For the fair isn’t just about buying a live turkey to fatten up for Christmas dinner. Eggs, confits, pâtés, foie gras and other products of les volailles, farmyard fowl, are for sale. You can go home with chickens, ducks, geese, pigeons and rabbits -- the traditional animals of la basse-cour, the French farmyard. Fanciers and doughty old farmers alike are here to admire, examine and acquire the old traditional types, like the Noir de Normandie turkey, the black-feathered Cotentine hen, or the large spotted rabbit known as le Papillon français, the French butterfly. 
 
Most of these aren’t breeds in the formal sense, but reflect the specialization of earlier times, when each cluster of farms or region in France had its own favorite types, adapted over centuries to the local climate and available feed.
 
Here, for the pleasure of fair-goers, is the blue-eyed Normandy goose, trimmer than its fatty cousins of Toulouse or Alsace, its white feathers pleasantly mottled with grey, and happy to live outdoors in pastures or orchards, eating grass and apples – a useful trait in our cattle- and cider-producing region. Like the Cotentine, La Merlerault is a chicken breed that was mentioned by the 14th century. We’re partial to this black-feathered beauty with a fluffy tufted crest; the little town of Le Merlerault is right near Chateau de Courtomer. A sign propped up on a cage identifies another pair of chickens as the Bresse normande from Gournay, a black and white fowl also recorded in the 1300s. 

Speckled hens and la Merlerault, our own local breed from near the Chateau. La Merlerault was recognised back in the 1300s as an excellent layer and a tasty rôti for Sunday dinner.

Speckled hens and la Merlerault, our own local breed from near the Chateau. La Merlerault was recognised back in the 1300s as an excellent layer and a tasty rôti for Sunday dinner.

According to legend, these birds were originally white, the owner told us. One day, a paysanne disguised her brood as crows, covering them with soot. Her intent was to escape a tax levied by the local seigneur, commonly paid at Christmas with two chickens. But the ruse failed; as snow began to fall, the white feathers reappeared in large blotches – which accounts for the distinctive pattern of the Gournay.
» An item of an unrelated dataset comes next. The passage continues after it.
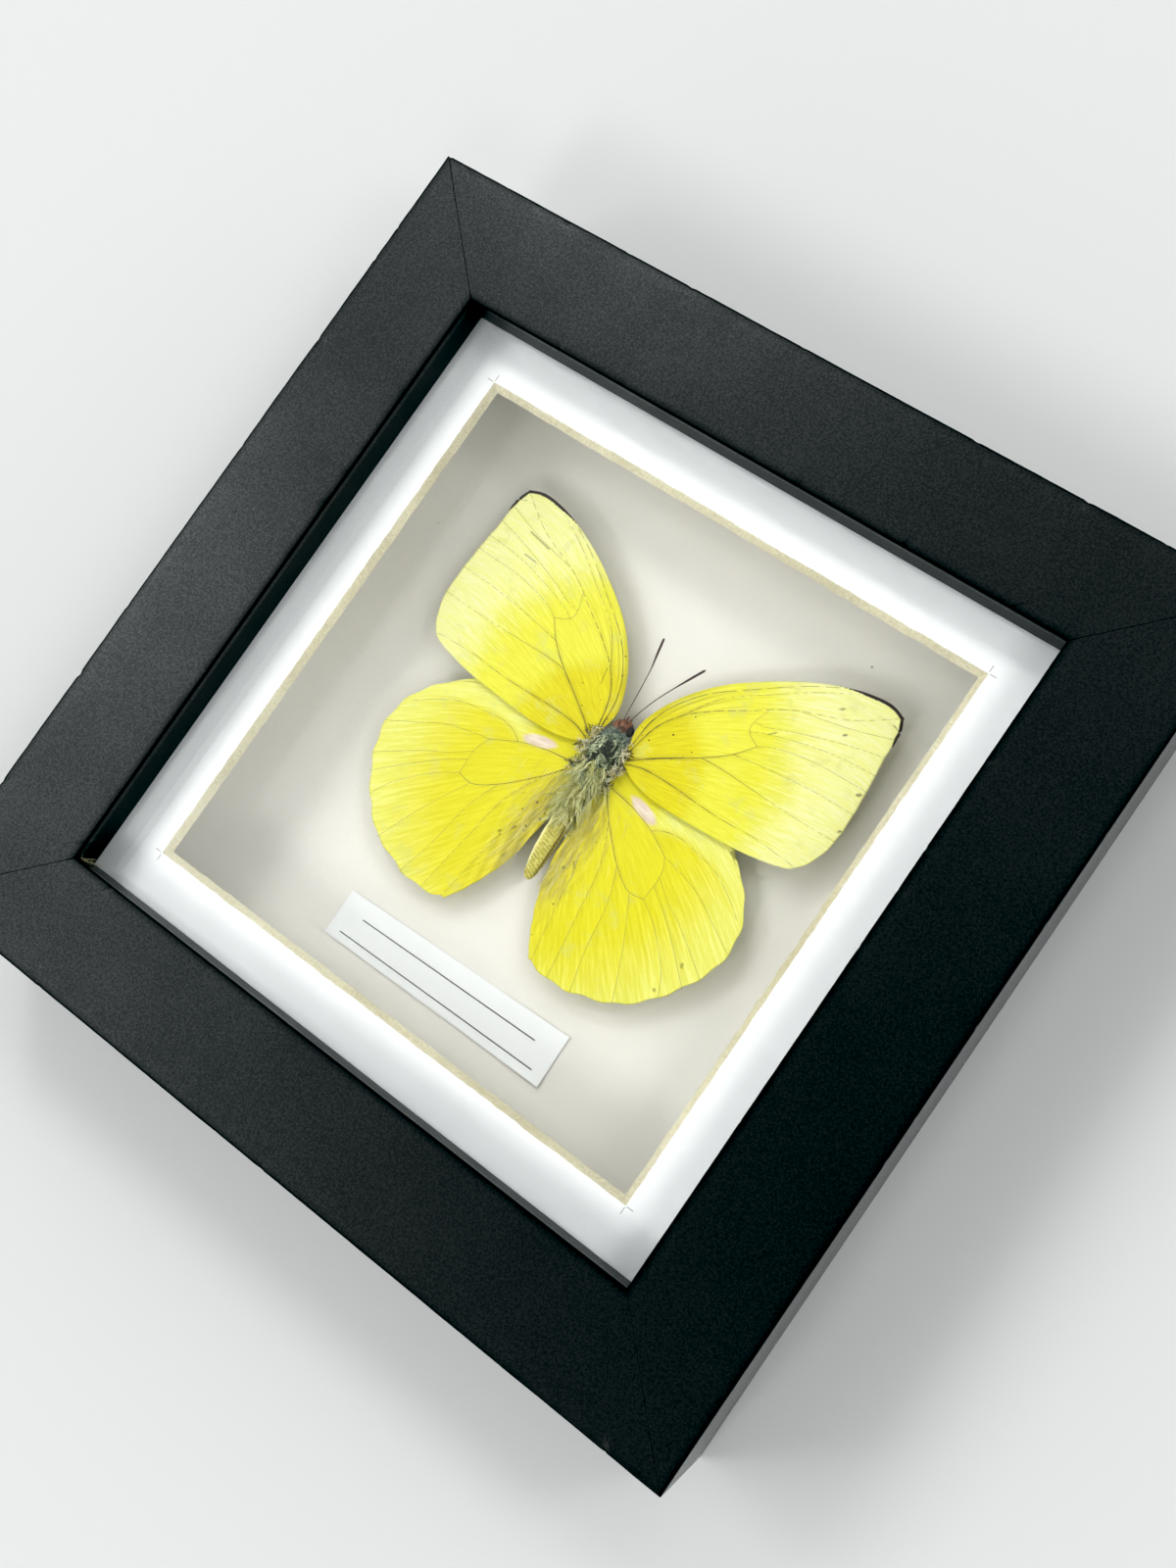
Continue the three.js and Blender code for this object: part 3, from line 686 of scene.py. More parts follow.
def paint_zinc(tree):
    """Zinc with its crystals, fine brush lines and dull patches."""
    place = object_place(tree)
    brushed = noise(tree, stretched(tree, place, (300, 6000, 300)), 1.0, 3.0)
    spangle = put(tree, "ShaderNodeTexVoronoi", Vector=place, Scale=700.0).outputs["Color"]
    tone = put(tree, "ShaderNodeSeparateColor", Color=spangle).outputs[0]
    colour = ramp(tree, tone, 0, 1, (0.44, 0.45, 0.46), (0.62, 0.63, 0.64))
    dull = spread(tree, noise(tree, place, 260.0, 4.0), 0.5, 0.72)
    colour = blend(tree, product(tree, dull, 0.5), colour, (0.30, 0.29, 0.27))
    return {"Base_Color": colour, "Roughness": spread(tree, brushed, 0.3, 0.7, 0.26, 0.44),
            "Normal": bumped(tree, brushed, 0.3, 0.00003)}


def wing_scales(tree):
    """Rows of scales: fine grain stretched along the veins, and slow streaks between them."""
    place = surface_place(tree)
    fine = noise(tree, stretched(tree, place, (1.0, 3.2, 1.0)), 9.0, 2.0, 0.7)
    streak = noise(tree, stretched(tree, place, (0.22, 2.6, 1.0)), 1.0, 4.0, 0.65, 0.2)
    blotch = noise(tree, stretched(tree, place, (0.5, 1.0, 1.0)), 0.55, 3.0, 0.6)
    return fine, streak, blotch


def paint_forewing(tree):
    """Deep yellow at the root, lemon across the middle, cream towards the tip, each border ragged."""
    fine, streak, blotch = wing_scales(tree)
    place = object_place(tree)
    deep = ramp(tree, streak, 0.35, 0.68, (0.66, 0.565, 0.006), (0.76, 0.70, 0.018))
    lemon = ramp(tree, streak, 0.35, 0.68, (0.75, 0.715, 0.050), (0.81, 0.785, 0.11))
    pale = ramp(tree, streak, 0.40, 0.70, (0.82, 0.81, 0.33), (0.86, 0.855, 0.52))
    ragged = math_node(tree, "ADD", centred(tree, streak, 0.5), centred(tree, blotch, 0.45))
    near = math_node(tree, "ADD", attribute(tree, "middle"), ragged)
    far = math_node(tree, "ADD", attribute(tree, "pale"), ragged)
    colour = ramp(tree, near, 0.2, 0.9, deep, lemon)
    colour = ramp(tree, far, 0.2, 1.0, colour, pale)
    colour = blend(tree, spread(tree, fine, 0.50, 0.72, 0.0, 0.35), colour, (0.57, 0.51, 0.04))
    rubbed = spread(tree, noise(tree, place, 230.0, 5.0, 0.7), 0.54, 0.66, 0.0, 0.35)
    colour = blend(tree, rubbed, colour, (0.66, 0.65, 0.26))
    # Olive darkening: painted shade along the veins and folds, and a thin line along the outer edge.
    colour = blend(tree, attribute(tree, "shade"), colour, (0.46, 0.38, 0.02))
    edge = math_node(tree, "ADD", attribute(tree, "apex"), centred(tree, blotch, 0.6))
    colour = ramp(tree, edge, 0.36, 0.54, colour, (0.035, 0.018, 0.012))
    dots = product(tree, specks(tree, place, 1500.0, 0.34, 0.10), attribute(tree, "flecks"))
    dark = math_node(tree, "MAXIMUM", dots, attribute(tree, "marks"))
    colour = blend(tree, dark, colour, (0.09, 0.065, 0.01))
    return {"Base_Color": colour, "Normal": bumped(tree, fine, 0.3, 0.00004)}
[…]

As chatelaine of Courtomer and thus nominally on the side of the seigneurs, I withheld comment.

As the tale of the Gournay suggests, in the olden days chicken was a delicacy reserved for noble palettes, especially for the Christmas feast. But in 1492, a more exotic luxury was introduced to European tables. The "dinde" may have attracted less attention than the fabulous gold and silver of the Aztec, but perhaps it is the more lasting material contribution made by the New to the Old World. Columbus’ initial confusion of India with the new continent of America led the French to describe the amazing bird as a coq or a poule d’Inde, thus dindon, dinde and dindonneau, the cock, hen and chicks of the turkey family.

The first turkey known to have been eaten in France figured at the wedding feast of Charles IX in 1570. One of the Holy Roman Emperors first served turkey at Christmas in the 1600s. Today, the Foire aux dindes at Sées, held before Christmas every year, reflects the omnipresence of roast turkey at the French festin de Noël.
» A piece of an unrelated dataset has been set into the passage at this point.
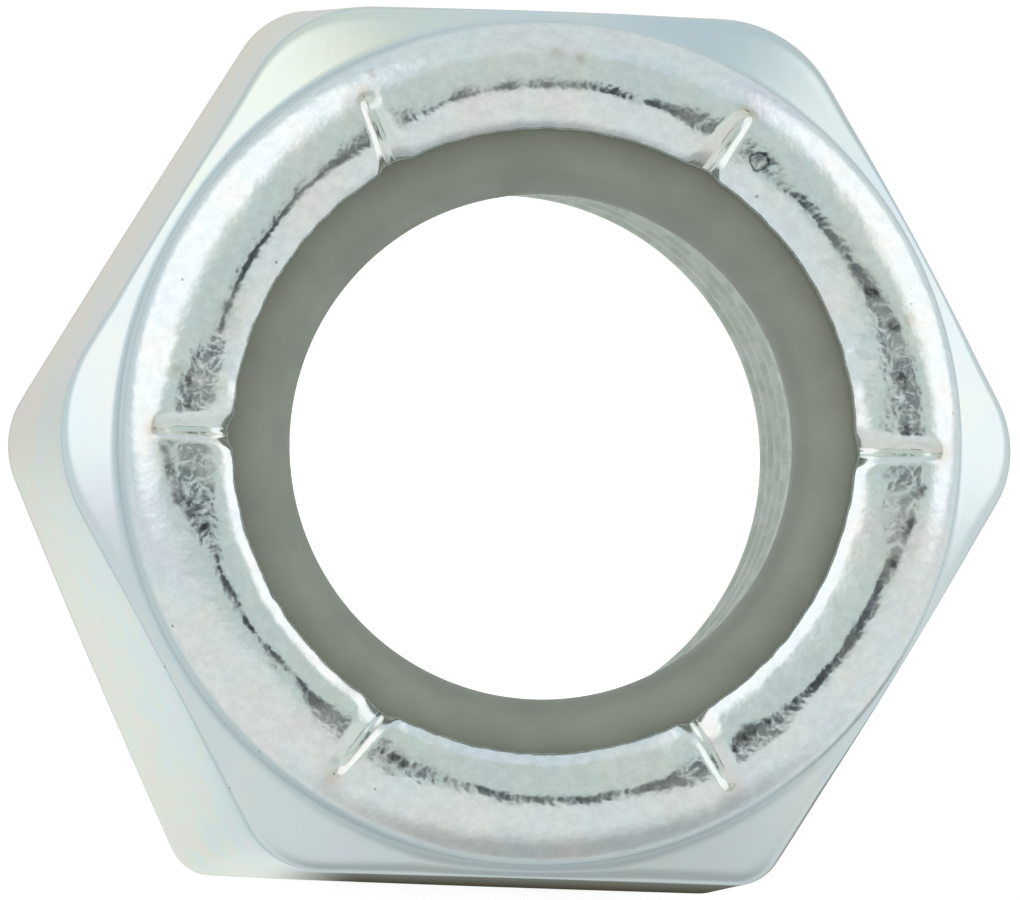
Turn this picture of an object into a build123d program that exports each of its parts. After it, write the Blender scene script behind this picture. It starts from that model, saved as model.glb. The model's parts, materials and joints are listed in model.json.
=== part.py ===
from build123d import *
import os
from math import atan2, cos, degrees, hypot, radians, sqrt, tan

# Hexagon lock nut with a nylon insert, for a 7/16-20 fine thread.
# Millimetres and degrees. The origin is the centre of the bearing face, +Z runs
# along the thread towards the insert, and one hexagon corner points along +X.

# Thread: the bore is left smooth, at the crests of the nut's own thread
thread_major_diameter = 11.11
thread_height = 0.635
entry_countersink_width = 0.55
entry_countersink_angle = 45.0
upper_chamfer = 0.45

# Hexagon body
across_flats = 15.875
hexagon_sides = 6
corner_radius = 1.6
hex_height = 9.4
bearing_setback = 0.39
bearing_chamfer_angle = 30.0
shoulder_angle = 30.0
shoulder_edge_radius = 0.2

# Collar that stands on the shoulder and is rolled in over the insert
collar_setback = 0.24
collar_wall = 0.75
collar_straight_height = 0.97
foot_groove_depth = 0.09
shoulder_land = 0.12
crown_height = 0.83
crest_share = 0.43
lip_clearance = 0.135
lip_edge_drop = 0.35
lip_edge_thickness = 0.42
lip_edge_radius = 0.18
lip_bend_radius = 0.5

# Crimps pressed into the rolled lip, one at each hexagon corner
crimp_depth = 0.18
crimp_margin = 0.5
crimp_side_angle = 35.0
crimp_ridge_width = 0.22
crimp_ridge_height = 0.06
crimp_bite_width = 0.66
crimp_bite_depth = 0.17

# Nylon insert
insert_height = 1.6
insert_overhang = 0.295
insert_mouth_height = 0.75
insert_entry_chamfer = 0.35
insert_clearance = 0.02

# Largest share of a wall that one rounded edge may take
rounding_limit = 0.45

# Sizes that follow from the ones above
flat_radius = across_flats / 2
corner_reach = flat_radius / cos(radians(180 / hexagon_sides))
thread_major_radius = thread_major_diameter / 2
bore_radius = thread_major_radius - thread_height
collar_radius = flat_radius - collar_setback
pocket_radius = collar_radius - collar_wall
lip_opening_radius = thread_major_radius + lip_clearance
crest_radius = lip_opening_radius + crest_share * (collar_radius - lip_opening_radius)
crown_width = collar_radius - crest_radius
crown_base_z = hex_height + collar_straight_height
nut_height = crown_base_z + crown_height
lip_edge_z = nut_height - lip_edge_drop
lip_underside_z = lip_edge_z - lip_edge_thickness
pocket_floor_z = lip_underside_z - insert_height


def turned(section):
    """A section drawn in radius and height, carried round the thread axis."""
    return revolve(Plane.XZ * section, Axis.Z)


def rounded(section, radius, height, rounding):
    """The section with its corner nearest to a radius and height rounded."""
    corner = section.vertices().sort_by_distance((radius, height, 0))[0]
    return fillet(corner, rounding)


def lip_bend():
    """Inner radius of the rolled bend, as far as the width of the lip allows."""
    return min(lip_bend_radius, rounding_limit * (pocket_radius - lip_opening_radius))


def hexagon_bar():
    """Hexagon with rounded corners, chamfered at its bearing face and turned to a cone at its top."""
    hexagon = RegularPolygon(flat_radius, hexagon_sides, major_radius=False)
    bar = extrude(fillet(hexagon.vertices(), corner_radius), hex_height)
    bearing_radius = flat_radius - bearing_setback
    chamfer_rise = (corner_reach - bearing_radius) * tan(radians(bearing_chamfer_angle))
    land_radius = collar_radius + shoulder_land
    shoulder_drop = (corner_reach - land_radius) * tan(radians(shoulder_angle))
    envelope = Polyline(
        (0, 0),
        (bearing_radius, 0),
        (corner_reach, chamfer_rise),
        (corner_reach, hex_height - shoulder_drop),
        (land_radius, hex_height),
        (0, hex_height),
        close=True,
    )
    bar &= turned(make_face(envelope))
    land_rim = bar.edges().group_by(Axis.Z)[-1]
    shoulder_cone = bar.faces().filter_by(GeomType.CONE).sort_by(Axis.Z)[-1]
    narrowest_cone = (flat_radius - land_radius) / cos(radians(shoulder_angle))
    edge_radius = min(shoulder_edge_radius, narrowest_cone / tan(radians(shoulder_angle)))
    return fillet(shoulder_cone.edges() - land_rim, edge_radius)


def bore_and_pocket():
    """The smooth bore, widened at both ends, and the counterbore that the insert sits in."""
    entry_radius = thread_major_radius + entry_countersink_width
    entry_depth = (entry_radius - bore_radius) / tan(radians(entry_countersink_angle))
    outline = Polyline(
        (0, 0),
        (entry_radius, 0),
        (bore_radius, entry_depth),
        (bore_radius, pocket_floor_z - upper_chamfer),
        (bore_radius + upper_chamfer, pocket_floor_z),
        (pocket_radius, pocket_floor_z),
        (pocket_radius, hex_height),
        (0, hex_height),
        close=True,
    )
    return turned(make_face(outline))


def rolled_collar():
    """Thin wall that rises round the insert, bends over it and ends in a rounded lip."""
    outer_bend = EllipticalCenterArc(
        (crest_radius, crown_base_z), crown_width, crown_height, start_angle=0, arc_size=90
    )
    inner_slope = TangentArc(
        (crest_radius, nut_height), (lip_opening_radius, lip_edge_z), tangent=(-1, 0)
    )
    inside = Polyline(
        (lip_opening_radius, lip_edge_z),
        (lip_opening_radius, lip_underside_z),
        (pocket_radius, lip_underside_z),
        (pocket_radius, pocket_floor_z),
        (collar_radius, pocket_floor_z),
        (collar_radius, crown_base_z),
    )
    section = make_face([outer_bend, inner_slope, inside])
    section = rounded(section, pocket_radius, lip_underside_z, lip_bend())
    edge_rounding = min(lip_edge_radius, rounding_limit * lip_edge_thickness)
    section = rounded(section, lip_opening_radius, lip_edge_z, edge_rounding)
    return turned(section)


def foot_groove():
    """Fine groove at the foot of the collar, as wide as the shoulder's land."""
    outline = Polyline(
        (collar_radius, hex_height),
        (collar_radius, hex_height - foot_groove_depth),
        (collar_radius + shoulder_land, hex_height),
        close=True,
    )
    return turned(make_face(outline))


def crimp():
    """One press mark: a channel that rises to run out on the crown, and a bite in the lip's edge."""
    start_z = lip_edge_z - crimp_depth
    end_radius = collar_radius - crimp_margin
    end_offset = (end_radius - crest_radius) / crown_width
    end_z = crown_base_z + crown_height * sqrt(1 - end_offset**2)
    run = end_radius - lip_opening_radius
    rise = end_z - start_z
    cut_height = crown_height
    side_run = cut_height * tan(radians(crimp_side_angle))
    half_ridge = crimp_ridge_width / 2
    channel = Polyline(
        (-half_ridge - side_run, cut_height),
        (-half_ridge, 0),
        (0, crimp_ridge_height),
        (half_ridge, 0),
        (half_ridge + side_run, cut_height),
        close=True,
    )
    blade = extrude(Plane.YZ * make_face(channel), hypot(run, rise), both=True)
    blade = Pos(lip_opening_radius, 0, start_z) * Rot(0, -degrees(atan2(rise, run)), 0) * blade

    bite_radius = crimp_bite_width**2 / (8 * crimp_bite_depth) + crimp_bite_depth / 2
    bite_height = nut_height - lip_underside_z
    bite_centre = Pos(
        lip_opening_radius + crimp_bite_depth - bite_radius, 0, lip_underside_z + bite_height / 2
    )
    return blade + bite_centre * Cylinder(bite_radius, bite_height)


def steel_body():
    """The one cold formed steel piece: hexagon, bore, pocket, collar and crimped lip."""
    body = hexagon_bar() - bore_and_pocket() + rolled_collar() - foot_groove()
    for side in range(hexagon_sides):
        body -= Rot(0, 0, side * 360 / hexagon_sides) * crimp()
    return body


def nylon_insert():
    """Plain ring that sits on the pocket floor, its mouth rounded out to the edge of the lip."""
    outer_radius = pocket_radius - insert_clearance
    inner_radius = bore_radius - insert_overhang
    top_z = lip_underside_z - insert_clearance
    mouth_z = top_z - insert_mouth_height
    mouth_width = lip_opening_radius - inner_radius
    mouth = EllipticalCenterArc(
        (lip_opening_radius, mouth_z), mouth_width, insert_mouth_height, start_angle=90, arc_size=90
    )
    bend_chamfer = lip_bend()
    sides = Polyline(
        (inner_radius, mouth_z),
        (inner_radius, pocket_floor_z + insert_entry_chamfer),
        (inner_radius + insert_entry_chamfer, pocket_floor_z),
        (outer_radius, pocket_floor_z),
        (outer_radius, top_z - bend_chamfer),
        (outer_radius - bend_chamfer, top_z),
        (lip_opening_radius, top_z),
    )
    return turned(make_face([mouth, sides]))


os.makedirs("parts", exist_ok=True)
export_step(steel_body(), "parts/steel_body.step")
export_step(nylon_insert(), "parts/nylon_insert.step")
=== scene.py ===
import json
import bpy
import bmesh
import numpy as np
from mathutils import Matrix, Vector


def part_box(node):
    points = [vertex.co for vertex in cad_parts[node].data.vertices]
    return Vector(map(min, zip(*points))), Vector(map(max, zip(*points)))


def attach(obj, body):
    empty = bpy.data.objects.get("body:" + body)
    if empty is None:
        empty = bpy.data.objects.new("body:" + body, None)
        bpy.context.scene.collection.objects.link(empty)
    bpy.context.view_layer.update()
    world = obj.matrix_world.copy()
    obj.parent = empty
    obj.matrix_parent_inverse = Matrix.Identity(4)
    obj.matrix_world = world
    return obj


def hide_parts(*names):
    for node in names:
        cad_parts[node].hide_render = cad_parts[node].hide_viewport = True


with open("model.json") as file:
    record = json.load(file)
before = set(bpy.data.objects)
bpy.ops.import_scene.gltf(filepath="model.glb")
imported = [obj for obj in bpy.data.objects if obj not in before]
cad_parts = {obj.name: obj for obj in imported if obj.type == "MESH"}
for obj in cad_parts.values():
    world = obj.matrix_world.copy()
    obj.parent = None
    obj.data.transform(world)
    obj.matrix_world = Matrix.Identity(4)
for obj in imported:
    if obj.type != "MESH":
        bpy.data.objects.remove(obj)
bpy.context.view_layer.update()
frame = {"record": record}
mm = 0.001   # the shapes below are worked out in millimetres, the meshes are in metres
sixth = np.pi / 3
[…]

The hardy Noir de Normandie is our regional turkey. The Noir, like the distinctive races of poultry above, fell out of favor as Normandy farmers began to use imported poultry breeds that were more adapted to mass production of meat and eggs. By the end of the Second World War, most local breeds had disappeared.

“Le ventre n’a pas d’oreille,” said the breeder of a handsome pair of Pavilly chickens, stroking the speckled feathers of his hen fondly. The stomach has no ears, as the saying goes. No one was worried about preserving traditional breeds of chicken and turkey in the dark days of the Occupation. The Pavilly, he told me, which had once accounted for practically all the poultry eaten in the city of Rouen, was completely extinct in 1945. But a group of determined “passionnés,” including himself, recreated the breed.
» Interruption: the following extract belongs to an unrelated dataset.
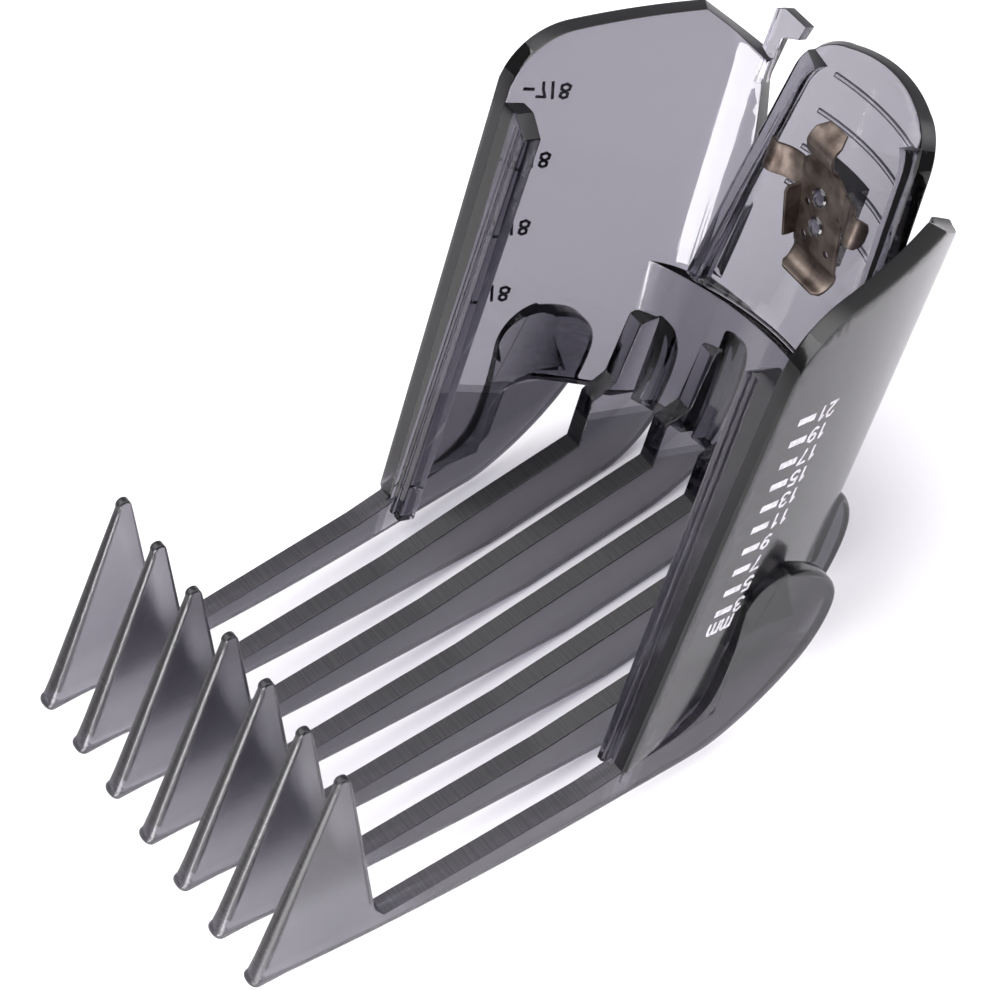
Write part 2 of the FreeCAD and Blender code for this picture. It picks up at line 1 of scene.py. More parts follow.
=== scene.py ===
"""Looks of the hair clipper's guide comb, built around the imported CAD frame.

Shapes are worked out in millimetres in the comb's working frame: X runs along the ribs from
the tooth tips to the back, Y across (left is +Y), Z up. Places on the sleeve are given as
a (up the sleeve), d (from its front edge to its back) and y. row() turns a working place
into the frame's metres.
"""
import bpy
import bmesh
import math
from mathutils import Matrix, Vector
from mathutils.geometry import delaunay_2d_cdt


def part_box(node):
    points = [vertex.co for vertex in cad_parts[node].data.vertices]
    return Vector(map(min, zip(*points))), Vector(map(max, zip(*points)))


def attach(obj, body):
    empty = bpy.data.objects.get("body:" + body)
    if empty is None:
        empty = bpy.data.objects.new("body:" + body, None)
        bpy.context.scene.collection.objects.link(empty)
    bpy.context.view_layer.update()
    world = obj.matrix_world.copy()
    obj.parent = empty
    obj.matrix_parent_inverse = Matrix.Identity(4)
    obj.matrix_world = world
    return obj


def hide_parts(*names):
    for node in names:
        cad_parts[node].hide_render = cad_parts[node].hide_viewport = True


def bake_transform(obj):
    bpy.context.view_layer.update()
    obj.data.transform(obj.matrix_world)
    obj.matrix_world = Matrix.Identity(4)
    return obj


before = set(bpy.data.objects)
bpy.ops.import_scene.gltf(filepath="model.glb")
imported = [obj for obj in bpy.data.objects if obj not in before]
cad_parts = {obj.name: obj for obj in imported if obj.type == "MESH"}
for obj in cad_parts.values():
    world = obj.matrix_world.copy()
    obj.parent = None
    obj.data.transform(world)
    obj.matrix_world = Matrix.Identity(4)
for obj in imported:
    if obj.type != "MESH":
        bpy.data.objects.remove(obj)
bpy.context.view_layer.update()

# ------------------------------ driving dimensions, mm
RIB_COUNT = 7
RIB_PITCH = 6.64
RIB_WIDTH = 2.1
LEAN_START = 44.0           # in front of this x the ribs lean toward the middle rib
LEAN = 0.05
TOOTH_TOP_WIDTH = 0.9
RIB_ROUND = 0.95            # full rounding of the ribs' undersides and leading edges
RIB_CRISP = 0.12            # rounding of the bars' tops and the teeth's rear edges
WEB_ROUND = 0.06
BAR_TOP = -0.8
BAR_DEPTH = 3.2
SOLE = -6.6
SOLE_OUTER = -5.2
SOLE_FLAT = (44.0, 57.0)
CENTER_REACH = 0.5
TOOTH_TIP = (0.35, 0.75)
TOOTH_APEX = (14.5, 20.0)
TOOTH_HEEL = (12.5, 0.9)

SLEEVE_ANGLE = math.radians(58.3)
SLEEVE_FOOT = (37.4, -2.0)
WALL = 2.0
WALL_ROUND = 0.28
HALF_WIDTH = 21.3
DRAFT = 0.04
SIDE_RADIUS = 58.0
SIDE_TAPER = math.radians(9.0)
SLEEVE_DEPTH = 24.6
BACK_RADIUS = 46.0
CORNER_RADIUS = 8.5
RIM_CORNER = 44.0
LOW_EDGE = 15.3
SIDE_FOOT_DEPTH = 8.2
WINDOW_SILL = 30.0
WINDOW_HALF = 11.4
WINDOW_HALF_TOP = 13.0
LIP_INNER = 17.2
LIP_THICK = 2.0
LIP_LOW = 0.0
LIP_TOP = 45.0
GROOVE_DEPTH = 0.3

TONGUE_THICK = 1.5
TONGUE_RADIUS = 20.0
TONGUE_DEPTH = 22.9
TONGUE_ROOT_HALF = 10.9
TONGUE_TOP_HALF = 8.7
TONGUE_TOP = 60.0
ROOT_POINTS = 10            # points along half of the tongue's root
FLANGE_THICK = 1.3
FLANGE_ROOT_DEPTH = 18.4
FLANGE_TOP_DEPTH = 20.4
STEEL = 0.35
STEEL_ROUND = 0.08
SPRING_HALF = 3.1
PIN_PLACES = (43.6, 46.8)
PIN_RADIUS = 0.7
PLATE_LOW = (40.2, 22.0)
PLATE_HIGH = (50.2, 19.4)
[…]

Our enthusiast, sensing a sympathetic ear, warmed to his theme. “You see, in the old days, Pavilly was a very important place. It was founded by the Romans. And we always provided the city of Rouen with its meat and poultry, we were its market town. Even in medieval times, there was a big abbey, which owned the farms all around. They grew the food for Rouen.”

“The abbey was founded,” he added as an aside, “by Sainte Austreberthe.” I had stumbled upon a student of history as well as a fancier of poultry. “And she herself was given the veil by Saint Omer.”


Ah! Of course! I nodded knowingly. Our own Courtomer owes its name to this saint. He was sent from his native Orval, near the Normandy coast, to convert the inhabitants of Pas de Calais and Flanders back to Christianity. They had woefully regressed into pagan ways – and had undoubtedly forgotten about Christmas.

It was time to go home; the darkening skies glowed pink. On the cobblestoned place de Sées, where we had parked, the mairie was illuminated like a miniature palace, hung with garlands of light. As we drove away toward the Chateau, we looked back briefly to see the steeples of the 13th-century cathedral, lit from within like a pair of gleaming lanterns, beacons for the faithful in this Christmas season.

A la semaine prochaine...

And meanwhile, "un petit coucou" from one of Madame Francine's hens, perched in the yew tree outside the Chateau.